Job: Work out how many lines contain "picture". Reply with the count alone.

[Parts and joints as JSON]
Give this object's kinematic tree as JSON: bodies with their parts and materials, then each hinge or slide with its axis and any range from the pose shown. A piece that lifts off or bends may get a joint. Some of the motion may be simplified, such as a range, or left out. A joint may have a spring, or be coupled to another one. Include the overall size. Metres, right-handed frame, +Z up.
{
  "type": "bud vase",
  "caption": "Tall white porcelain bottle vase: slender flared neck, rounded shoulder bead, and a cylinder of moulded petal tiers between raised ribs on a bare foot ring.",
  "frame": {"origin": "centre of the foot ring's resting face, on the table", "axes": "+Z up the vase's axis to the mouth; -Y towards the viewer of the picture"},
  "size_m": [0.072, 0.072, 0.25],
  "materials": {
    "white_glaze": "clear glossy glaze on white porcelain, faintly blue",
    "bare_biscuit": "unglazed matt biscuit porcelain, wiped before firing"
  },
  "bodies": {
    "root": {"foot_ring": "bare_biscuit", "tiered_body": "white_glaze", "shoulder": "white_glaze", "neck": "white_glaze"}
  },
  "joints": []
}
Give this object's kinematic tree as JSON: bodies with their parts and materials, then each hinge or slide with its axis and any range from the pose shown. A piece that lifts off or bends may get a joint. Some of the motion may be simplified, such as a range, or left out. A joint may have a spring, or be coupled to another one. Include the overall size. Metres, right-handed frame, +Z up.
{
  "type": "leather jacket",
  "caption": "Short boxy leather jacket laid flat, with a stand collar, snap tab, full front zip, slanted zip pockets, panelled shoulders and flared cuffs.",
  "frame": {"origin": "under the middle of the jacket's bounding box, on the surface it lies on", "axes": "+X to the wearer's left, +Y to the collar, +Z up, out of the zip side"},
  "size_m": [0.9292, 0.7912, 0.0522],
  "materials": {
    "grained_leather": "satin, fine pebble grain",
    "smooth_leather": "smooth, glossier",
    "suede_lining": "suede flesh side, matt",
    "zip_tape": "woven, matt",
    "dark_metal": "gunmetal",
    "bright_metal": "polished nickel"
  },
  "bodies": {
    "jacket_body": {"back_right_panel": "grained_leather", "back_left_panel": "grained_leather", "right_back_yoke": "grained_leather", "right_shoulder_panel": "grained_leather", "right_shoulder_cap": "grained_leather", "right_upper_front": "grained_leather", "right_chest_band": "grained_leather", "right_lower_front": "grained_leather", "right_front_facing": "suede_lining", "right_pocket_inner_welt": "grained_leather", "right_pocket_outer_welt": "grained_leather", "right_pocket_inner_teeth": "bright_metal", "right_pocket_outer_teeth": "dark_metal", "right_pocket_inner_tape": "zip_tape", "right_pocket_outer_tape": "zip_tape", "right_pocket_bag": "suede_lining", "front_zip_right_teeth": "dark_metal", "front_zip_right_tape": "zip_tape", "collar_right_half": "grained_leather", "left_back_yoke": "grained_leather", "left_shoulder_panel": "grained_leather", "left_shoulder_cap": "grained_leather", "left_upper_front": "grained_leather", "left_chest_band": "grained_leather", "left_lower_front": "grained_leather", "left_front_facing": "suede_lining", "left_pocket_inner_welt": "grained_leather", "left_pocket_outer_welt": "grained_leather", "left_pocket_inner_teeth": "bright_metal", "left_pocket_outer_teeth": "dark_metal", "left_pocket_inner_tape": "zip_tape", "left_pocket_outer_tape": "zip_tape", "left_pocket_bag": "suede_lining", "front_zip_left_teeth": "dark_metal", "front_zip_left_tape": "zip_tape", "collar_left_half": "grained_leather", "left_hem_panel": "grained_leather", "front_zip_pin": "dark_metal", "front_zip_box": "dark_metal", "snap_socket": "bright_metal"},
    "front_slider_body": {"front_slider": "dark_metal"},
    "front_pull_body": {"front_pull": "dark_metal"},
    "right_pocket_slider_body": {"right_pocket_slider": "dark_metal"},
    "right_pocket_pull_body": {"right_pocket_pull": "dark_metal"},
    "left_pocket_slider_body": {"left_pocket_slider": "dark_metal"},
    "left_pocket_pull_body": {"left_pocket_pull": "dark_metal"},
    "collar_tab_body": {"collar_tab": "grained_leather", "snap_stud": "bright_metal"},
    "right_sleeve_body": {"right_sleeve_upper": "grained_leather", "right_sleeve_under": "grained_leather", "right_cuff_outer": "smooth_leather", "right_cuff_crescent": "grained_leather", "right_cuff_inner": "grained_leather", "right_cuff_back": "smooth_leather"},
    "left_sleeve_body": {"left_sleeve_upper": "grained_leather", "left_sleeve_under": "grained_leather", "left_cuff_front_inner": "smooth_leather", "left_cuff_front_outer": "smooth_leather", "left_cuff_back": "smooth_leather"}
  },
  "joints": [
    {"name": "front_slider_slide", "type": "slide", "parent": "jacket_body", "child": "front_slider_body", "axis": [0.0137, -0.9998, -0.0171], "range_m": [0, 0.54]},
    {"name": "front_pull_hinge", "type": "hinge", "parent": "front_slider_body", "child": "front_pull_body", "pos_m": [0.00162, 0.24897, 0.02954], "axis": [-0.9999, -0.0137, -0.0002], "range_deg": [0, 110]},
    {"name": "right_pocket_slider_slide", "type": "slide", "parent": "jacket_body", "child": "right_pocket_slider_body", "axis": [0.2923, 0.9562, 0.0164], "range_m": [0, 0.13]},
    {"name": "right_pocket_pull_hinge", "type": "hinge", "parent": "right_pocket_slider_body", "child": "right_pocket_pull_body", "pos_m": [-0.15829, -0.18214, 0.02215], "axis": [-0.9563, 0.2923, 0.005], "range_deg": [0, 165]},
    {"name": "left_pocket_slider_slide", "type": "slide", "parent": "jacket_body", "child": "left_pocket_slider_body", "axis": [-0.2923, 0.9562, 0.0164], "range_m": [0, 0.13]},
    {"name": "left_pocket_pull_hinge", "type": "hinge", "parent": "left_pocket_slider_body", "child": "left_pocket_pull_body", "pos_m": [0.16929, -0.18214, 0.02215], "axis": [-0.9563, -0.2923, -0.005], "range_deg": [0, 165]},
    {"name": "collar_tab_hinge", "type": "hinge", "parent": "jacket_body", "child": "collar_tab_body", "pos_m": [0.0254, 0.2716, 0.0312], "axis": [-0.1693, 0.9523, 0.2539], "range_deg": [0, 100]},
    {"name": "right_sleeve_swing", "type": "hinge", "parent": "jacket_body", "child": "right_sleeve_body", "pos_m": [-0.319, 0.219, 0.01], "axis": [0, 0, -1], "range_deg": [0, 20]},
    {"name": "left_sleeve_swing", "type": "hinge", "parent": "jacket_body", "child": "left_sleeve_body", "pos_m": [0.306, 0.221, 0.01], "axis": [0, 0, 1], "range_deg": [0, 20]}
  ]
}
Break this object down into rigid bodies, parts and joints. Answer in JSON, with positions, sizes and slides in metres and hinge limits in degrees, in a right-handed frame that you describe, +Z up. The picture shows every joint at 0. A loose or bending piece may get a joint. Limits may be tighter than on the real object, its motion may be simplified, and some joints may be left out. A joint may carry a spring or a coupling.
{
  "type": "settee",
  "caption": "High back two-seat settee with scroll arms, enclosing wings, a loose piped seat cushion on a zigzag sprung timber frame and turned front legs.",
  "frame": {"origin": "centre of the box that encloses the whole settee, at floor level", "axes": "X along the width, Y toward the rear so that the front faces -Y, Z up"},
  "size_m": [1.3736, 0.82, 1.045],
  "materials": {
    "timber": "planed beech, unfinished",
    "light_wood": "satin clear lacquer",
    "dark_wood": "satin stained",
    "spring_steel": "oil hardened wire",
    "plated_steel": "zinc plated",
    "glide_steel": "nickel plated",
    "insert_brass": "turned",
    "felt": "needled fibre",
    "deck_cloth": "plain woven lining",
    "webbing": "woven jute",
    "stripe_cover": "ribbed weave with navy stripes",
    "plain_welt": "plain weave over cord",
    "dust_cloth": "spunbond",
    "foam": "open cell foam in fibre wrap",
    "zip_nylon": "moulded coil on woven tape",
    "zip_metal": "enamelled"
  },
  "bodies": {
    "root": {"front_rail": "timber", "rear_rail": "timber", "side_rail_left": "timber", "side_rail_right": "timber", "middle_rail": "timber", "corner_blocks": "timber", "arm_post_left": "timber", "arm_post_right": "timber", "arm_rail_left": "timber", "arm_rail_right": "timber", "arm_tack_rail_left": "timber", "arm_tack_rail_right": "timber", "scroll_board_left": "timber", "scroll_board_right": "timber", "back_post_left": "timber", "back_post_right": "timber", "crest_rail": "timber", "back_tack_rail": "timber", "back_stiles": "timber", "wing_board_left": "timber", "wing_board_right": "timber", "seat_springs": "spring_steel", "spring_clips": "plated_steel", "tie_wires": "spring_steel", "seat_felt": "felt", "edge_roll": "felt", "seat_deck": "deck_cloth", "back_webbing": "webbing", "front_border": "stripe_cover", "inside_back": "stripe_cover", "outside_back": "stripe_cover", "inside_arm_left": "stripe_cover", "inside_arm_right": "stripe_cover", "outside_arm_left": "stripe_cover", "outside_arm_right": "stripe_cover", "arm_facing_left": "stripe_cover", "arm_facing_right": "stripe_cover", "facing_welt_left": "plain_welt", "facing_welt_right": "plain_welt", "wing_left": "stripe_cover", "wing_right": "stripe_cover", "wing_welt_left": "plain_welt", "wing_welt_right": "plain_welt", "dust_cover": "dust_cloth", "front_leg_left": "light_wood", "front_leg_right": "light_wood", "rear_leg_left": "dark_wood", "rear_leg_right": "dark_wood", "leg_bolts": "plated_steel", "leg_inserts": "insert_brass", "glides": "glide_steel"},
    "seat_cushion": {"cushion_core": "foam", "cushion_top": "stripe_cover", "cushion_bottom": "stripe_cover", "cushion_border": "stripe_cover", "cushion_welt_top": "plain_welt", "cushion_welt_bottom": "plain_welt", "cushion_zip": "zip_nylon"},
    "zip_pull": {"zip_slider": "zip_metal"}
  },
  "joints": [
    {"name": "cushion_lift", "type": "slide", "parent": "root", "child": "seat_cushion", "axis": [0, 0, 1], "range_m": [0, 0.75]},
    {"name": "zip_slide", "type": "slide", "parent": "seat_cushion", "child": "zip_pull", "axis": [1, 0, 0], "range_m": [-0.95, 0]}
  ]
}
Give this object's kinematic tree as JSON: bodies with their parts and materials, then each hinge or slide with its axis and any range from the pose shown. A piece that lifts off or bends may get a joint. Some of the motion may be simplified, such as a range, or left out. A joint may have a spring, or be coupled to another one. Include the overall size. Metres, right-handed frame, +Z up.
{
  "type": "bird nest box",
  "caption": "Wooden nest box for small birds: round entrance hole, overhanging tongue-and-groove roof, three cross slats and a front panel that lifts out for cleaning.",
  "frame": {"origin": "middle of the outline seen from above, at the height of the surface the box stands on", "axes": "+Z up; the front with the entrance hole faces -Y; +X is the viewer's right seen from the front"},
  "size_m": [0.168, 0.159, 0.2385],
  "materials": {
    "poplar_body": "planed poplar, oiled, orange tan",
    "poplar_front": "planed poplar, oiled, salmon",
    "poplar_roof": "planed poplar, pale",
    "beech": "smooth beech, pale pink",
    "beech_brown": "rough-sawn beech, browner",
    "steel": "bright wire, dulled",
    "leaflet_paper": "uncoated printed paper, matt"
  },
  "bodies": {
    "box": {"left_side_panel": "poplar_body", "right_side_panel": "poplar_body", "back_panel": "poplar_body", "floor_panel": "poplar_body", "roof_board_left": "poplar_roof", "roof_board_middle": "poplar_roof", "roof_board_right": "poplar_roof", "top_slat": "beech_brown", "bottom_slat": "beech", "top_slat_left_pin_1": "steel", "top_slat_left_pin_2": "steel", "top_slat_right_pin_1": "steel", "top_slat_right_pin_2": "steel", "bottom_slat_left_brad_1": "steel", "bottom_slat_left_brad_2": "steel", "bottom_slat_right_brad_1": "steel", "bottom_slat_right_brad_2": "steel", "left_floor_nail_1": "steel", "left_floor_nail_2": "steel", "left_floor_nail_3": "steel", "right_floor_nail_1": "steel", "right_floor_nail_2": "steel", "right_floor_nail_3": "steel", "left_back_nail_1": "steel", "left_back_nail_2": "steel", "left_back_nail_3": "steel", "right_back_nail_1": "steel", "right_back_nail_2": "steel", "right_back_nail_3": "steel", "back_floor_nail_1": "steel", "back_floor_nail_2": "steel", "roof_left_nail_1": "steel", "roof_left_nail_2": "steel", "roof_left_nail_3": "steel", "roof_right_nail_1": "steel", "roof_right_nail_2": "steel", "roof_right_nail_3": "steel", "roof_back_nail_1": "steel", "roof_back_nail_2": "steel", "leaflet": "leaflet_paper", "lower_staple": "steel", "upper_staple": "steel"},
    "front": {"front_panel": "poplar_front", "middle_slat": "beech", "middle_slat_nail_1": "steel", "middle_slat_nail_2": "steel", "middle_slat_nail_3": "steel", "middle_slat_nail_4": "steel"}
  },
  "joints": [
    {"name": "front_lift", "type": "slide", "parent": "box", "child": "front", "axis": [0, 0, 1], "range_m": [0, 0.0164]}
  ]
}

Task response: 2